2: Mastering Data Structures: Lists, Tuples, Sets & Dictionaries

QA: What are the different data structures available in Python, and how do they differ?

Answer: Python provides various data structures to manage information effectively:

Lists: Ordered, mutable collections of items enclosed in square brackets []. You can add, remove, or modify elements within a list.

Tuples: Ordered, immutable collections of items enclosed in parentheses (). Once created, you cannot change the elements within a tuple.

Sets: Unordered collections of unique items enclosed in curly braces {}. Sets eliminate duplicates and are useful for checking membership.

Dictionaries: Unordered collections of key-value pairs enclosed in curly braces {}. Dictionaries allow you to store and access data using unique keys.

Code Examples:

Python

fruits_list = ["apple", "banana", "cherry"] # List

fruits_tuple = ("mango", "kiwi", "grape") # Tuple

unique_numbers = {1, 2, 2, 3, 4} # Set (duplicates removed)

person = {"name": "Bob", "age": 35} # Dictionary

Exercise 2:

Create a list of your favorite movies.

Create a tuple to store your hobbies.

Create a set of unique numbers between 1 and 10.
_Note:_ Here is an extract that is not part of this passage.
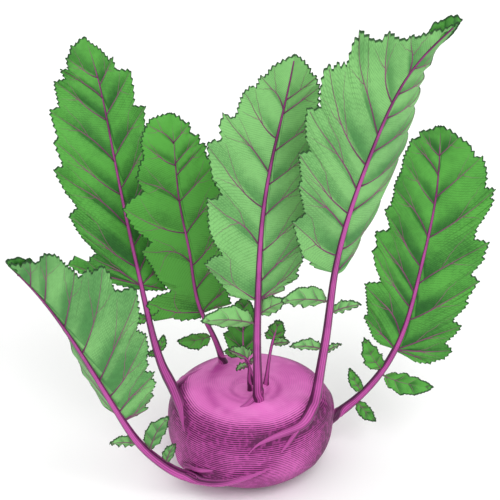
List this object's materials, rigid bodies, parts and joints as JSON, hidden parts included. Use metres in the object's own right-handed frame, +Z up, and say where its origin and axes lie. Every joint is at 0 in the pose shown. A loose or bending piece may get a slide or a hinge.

Create a dictionary to store information about a book (title, author, genre).

Advanced Considerations:

Choosing the right data structure depends on your specific needs. Lists are versatile for ordered collections, while tuples offer immutability for data integrity. Sets are efficient for checking unique elements, and dictionaries excel at storing and retrieving data using keys. As you progress in your Python journey, you'll encounter more advanced data structures like stacks, queues, and trees, each with its own functionalities.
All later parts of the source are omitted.